Data block ::
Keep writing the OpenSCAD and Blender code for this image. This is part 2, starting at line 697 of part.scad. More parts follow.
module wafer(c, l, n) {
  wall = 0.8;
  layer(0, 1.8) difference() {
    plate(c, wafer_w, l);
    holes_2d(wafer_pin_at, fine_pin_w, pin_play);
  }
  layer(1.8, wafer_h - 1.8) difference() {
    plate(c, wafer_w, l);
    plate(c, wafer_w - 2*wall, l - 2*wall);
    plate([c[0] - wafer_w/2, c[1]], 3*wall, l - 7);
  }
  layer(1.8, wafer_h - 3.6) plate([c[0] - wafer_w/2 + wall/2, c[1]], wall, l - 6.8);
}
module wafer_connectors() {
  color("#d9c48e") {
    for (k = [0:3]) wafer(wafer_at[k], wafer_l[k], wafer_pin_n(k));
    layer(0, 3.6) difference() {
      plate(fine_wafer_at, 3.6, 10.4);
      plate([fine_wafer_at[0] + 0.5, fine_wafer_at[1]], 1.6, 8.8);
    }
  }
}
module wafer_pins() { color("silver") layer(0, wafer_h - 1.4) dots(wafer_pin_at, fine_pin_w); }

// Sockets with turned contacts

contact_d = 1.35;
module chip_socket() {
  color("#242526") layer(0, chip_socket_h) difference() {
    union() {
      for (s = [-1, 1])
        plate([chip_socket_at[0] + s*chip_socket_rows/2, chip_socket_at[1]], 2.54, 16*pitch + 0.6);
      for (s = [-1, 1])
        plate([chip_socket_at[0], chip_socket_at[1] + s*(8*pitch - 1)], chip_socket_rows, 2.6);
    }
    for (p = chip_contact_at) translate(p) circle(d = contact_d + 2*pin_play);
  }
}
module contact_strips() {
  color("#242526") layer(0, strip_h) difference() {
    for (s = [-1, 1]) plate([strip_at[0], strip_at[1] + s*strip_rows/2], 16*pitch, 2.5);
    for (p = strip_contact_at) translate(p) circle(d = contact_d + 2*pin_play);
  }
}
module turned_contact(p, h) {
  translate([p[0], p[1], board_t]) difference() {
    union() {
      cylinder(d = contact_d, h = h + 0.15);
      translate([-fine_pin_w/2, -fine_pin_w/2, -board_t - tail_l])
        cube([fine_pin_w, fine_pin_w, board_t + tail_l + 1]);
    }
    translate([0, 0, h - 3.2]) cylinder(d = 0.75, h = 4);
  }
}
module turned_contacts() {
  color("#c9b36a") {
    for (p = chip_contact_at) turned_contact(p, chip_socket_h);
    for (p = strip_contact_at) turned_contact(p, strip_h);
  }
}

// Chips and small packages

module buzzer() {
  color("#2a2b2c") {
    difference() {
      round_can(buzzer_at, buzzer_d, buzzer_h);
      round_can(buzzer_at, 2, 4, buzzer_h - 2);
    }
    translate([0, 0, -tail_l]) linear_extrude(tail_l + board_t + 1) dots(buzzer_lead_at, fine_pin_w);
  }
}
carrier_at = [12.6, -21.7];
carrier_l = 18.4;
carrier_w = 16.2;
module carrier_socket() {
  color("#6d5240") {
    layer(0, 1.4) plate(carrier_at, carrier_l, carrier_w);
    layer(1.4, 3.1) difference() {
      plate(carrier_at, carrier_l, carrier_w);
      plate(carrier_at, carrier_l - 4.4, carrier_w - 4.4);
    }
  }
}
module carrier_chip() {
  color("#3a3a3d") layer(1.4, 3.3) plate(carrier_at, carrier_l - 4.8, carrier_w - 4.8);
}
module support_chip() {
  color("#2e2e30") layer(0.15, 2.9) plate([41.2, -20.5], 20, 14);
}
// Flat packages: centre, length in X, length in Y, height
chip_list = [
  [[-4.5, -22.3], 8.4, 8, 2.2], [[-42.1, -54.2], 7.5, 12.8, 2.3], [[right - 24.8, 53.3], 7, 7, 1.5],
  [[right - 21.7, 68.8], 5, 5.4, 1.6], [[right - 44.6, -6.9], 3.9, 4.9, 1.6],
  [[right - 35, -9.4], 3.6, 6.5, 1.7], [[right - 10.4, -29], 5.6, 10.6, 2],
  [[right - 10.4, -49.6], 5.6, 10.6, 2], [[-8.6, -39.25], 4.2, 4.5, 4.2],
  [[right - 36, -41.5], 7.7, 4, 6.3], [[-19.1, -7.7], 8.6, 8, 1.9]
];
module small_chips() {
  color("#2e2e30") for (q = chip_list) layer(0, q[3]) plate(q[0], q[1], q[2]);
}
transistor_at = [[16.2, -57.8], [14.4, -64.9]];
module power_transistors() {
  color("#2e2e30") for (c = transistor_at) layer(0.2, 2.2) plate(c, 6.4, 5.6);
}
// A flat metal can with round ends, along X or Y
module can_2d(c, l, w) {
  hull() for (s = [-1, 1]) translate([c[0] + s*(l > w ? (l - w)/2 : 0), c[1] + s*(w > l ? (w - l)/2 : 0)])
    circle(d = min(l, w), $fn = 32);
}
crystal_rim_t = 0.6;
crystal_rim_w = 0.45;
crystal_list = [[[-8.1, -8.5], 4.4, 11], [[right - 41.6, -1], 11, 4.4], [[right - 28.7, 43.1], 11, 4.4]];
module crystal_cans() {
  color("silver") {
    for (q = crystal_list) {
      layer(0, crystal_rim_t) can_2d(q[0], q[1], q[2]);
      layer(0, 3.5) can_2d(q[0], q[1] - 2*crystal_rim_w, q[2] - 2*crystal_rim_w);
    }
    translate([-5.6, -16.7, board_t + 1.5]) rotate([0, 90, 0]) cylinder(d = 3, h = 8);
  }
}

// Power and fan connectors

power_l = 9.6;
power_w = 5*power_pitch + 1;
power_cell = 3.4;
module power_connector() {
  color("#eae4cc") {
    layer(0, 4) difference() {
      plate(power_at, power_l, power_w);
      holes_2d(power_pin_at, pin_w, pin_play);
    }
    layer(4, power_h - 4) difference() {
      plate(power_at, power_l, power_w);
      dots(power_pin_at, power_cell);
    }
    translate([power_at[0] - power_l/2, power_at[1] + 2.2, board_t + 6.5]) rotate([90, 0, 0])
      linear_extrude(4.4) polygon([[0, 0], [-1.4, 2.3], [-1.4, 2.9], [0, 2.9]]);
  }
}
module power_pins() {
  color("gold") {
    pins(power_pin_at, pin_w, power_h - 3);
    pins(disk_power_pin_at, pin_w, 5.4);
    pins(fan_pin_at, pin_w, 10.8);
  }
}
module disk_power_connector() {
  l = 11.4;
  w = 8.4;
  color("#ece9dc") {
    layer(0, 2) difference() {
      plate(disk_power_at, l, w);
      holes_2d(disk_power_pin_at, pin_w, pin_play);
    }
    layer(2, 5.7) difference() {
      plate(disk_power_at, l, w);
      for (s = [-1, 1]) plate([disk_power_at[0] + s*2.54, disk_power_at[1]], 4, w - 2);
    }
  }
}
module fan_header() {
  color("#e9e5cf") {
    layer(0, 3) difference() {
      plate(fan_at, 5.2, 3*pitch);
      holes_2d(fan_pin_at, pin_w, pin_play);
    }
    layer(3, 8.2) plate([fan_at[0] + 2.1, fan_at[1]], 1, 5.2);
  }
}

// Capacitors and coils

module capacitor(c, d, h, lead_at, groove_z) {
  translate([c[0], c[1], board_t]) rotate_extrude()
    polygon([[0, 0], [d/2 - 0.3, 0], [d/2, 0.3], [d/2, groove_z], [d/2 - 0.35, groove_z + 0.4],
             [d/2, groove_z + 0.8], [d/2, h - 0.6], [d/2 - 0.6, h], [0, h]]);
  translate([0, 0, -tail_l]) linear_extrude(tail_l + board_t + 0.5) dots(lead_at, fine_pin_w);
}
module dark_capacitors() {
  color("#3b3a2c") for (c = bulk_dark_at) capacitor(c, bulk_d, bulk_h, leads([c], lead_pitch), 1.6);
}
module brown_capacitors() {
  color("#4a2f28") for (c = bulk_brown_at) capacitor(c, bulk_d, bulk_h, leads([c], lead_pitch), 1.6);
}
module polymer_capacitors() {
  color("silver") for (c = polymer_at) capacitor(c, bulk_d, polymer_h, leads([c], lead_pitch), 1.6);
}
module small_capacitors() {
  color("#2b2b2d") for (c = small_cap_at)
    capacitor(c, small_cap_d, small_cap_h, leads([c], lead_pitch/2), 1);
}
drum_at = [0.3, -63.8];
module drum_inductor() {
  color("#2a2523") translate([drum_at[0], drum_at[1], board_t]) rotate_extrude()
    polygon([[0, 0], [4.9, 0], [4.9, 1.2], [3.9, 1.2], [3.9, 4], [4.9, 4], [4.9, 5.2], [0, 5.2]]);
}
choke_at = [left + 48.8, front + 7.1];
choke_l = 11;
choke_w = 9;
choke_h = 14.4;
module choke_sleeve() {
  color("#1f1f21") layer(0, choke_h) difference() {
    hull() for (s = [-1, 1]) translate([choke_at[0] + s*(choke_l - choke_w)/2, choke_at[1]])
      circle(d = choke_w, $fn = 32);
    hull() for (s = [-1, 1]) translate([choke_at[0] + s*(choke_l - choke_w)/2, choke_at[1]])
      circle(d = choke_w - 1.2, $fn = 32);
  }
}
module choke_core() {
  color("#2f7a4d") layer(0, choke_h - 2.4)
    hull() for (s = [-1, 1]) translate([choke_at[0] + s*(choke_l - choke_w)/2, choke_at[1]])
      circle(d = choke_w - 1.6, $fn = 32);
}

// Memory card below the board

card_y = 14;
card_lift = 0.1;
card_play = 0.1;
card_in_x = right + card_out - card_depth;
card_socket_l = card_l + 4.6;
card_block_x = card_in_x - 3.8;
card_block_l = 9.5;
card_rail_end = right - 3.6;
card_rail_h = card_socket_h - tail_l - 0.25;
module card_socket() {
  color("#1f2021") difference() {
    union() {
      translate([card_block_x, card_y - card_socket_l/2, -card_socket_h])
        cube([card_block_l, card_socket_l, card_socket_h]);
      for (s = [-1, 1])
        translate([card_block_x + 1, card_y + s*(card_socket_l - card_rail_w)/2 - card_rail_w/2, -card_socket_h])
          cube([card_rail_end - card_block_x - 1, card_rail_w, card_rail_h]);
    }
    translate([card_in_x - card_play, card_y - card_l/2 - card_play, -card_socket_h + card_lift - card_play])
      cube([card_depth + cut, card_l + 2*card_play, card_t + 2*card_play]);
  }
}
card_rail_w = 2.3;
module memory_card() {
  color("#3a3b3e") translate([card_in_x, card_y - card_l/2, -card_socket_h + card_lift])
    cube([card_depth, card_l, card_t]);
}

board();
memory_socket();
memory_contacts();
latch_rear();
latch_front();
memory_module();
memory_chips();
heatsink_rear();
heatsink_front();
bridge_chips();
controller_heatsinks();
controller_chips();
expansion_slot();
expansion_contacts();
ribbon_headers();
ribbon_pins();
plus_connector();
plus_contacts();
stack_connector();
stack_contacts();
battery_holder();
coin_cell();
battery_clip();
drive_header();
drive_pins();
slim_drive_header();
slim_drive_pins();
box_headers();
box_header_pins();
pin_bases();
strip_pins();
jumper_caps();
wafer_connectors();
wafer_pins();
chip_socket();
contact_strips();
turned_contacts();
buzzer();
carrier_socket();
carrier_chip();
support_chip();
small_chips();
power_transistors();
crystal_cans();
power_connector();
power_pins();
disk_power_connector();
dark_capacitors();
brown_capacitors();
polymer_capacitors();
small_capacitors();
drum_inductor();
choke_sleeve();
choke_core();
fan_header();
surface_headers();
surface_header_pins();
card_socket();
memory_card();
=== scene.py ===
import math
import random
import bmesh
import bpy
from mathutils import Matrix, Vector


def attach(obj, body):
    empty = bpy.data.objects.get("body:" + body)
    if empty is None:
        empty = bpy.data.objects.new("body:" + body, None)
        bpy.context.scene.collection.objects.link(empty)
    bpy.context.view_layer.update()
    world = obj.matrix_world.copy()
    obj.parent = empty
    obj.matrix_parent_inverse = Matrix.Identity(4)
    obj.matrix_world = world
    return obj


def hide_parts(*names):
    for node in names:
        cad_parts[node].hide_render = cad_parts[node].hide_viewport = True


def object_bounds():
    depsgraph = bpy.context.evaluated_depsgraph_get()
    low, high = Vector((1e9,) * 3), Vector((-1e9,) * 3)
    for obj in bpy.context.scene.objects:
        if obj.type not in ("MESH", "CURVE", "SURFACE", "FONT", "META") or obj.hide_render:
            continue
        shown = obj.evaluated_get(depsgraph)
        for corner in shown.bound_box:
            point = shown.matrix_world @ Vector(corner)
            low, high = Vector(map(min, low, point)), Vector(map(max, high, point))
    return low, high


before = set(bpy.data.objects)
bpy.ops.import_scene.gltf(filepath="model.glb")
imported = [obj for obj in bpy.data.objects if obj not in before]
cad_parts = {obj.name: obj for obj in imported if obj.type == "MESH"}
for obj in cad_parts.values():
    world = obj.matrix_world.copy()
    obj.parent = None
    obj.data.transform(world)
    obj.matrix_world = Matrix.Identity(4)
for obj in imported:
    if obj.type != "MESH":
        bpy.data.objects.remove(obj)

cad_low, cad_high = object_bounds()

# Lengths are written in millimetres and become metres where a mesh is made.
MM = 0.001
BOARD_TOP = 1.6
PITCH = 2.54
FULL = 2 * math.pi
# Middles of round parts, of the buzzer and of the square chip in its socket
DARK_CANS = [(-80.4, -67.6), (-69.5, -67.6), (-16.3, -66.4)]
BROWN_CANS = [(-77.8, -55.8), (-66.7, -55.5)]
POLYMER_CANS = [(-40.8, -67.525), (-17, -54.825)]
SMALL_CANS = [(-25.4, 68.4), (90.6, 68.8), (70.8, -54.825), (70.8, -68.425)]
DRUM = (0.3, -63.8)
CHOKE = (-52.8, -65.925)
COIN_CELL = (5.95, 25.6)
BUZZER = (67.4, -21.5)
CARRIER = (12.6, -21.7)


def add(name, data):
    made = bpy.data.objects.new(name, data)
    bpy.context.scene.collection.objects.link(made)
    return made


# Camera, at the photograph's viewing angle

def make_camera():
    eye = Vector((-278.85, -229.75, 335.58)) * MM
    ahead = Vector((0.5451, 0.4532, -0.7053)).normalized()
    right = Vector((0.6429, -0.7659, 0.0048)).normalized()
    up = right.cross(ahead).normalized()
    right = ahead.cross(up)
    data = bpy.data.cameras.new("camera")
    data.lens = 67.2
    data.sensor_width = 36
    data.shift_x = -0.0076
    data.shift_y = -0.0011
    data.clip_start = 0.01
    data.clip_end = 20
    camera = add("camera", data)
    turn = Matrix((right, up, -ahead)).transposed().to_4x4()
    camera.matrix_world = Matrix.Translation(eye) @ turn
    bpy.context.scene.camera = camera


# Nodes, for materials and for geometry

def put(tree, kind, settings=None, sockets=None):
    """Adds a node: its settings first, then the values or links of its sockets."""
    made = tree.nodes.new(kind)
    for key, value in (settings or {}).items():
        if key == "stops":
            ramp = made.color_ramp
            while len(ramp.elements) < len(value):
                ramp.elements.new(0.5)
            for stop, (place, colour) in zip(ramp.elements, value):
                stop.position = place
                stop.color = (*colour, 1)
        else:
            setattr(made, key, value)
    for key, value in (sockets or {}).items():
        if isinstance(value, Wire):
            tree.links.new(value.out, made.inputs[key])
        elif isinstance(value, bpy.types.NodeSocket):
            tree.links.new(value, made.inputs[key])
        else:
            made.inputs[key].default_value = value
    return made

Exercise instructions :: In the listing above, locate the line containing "depsgraph = bpy.context.evaluated_depsgraph_get()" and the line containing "if obj.type not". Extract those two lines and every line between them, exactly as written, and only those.

Answer for the task ::
    depsgraph = bpy.context.evaluated_depsgraph_get()
    low, high = Vector((1e9,) * 3), Vector((-1e9,) * 3)
    for obj in bpy.context.scene.objects:
        if obj.type not in ("MESH", "CURVE", "SURFACE", "FONT", "META") or obj.hide_render:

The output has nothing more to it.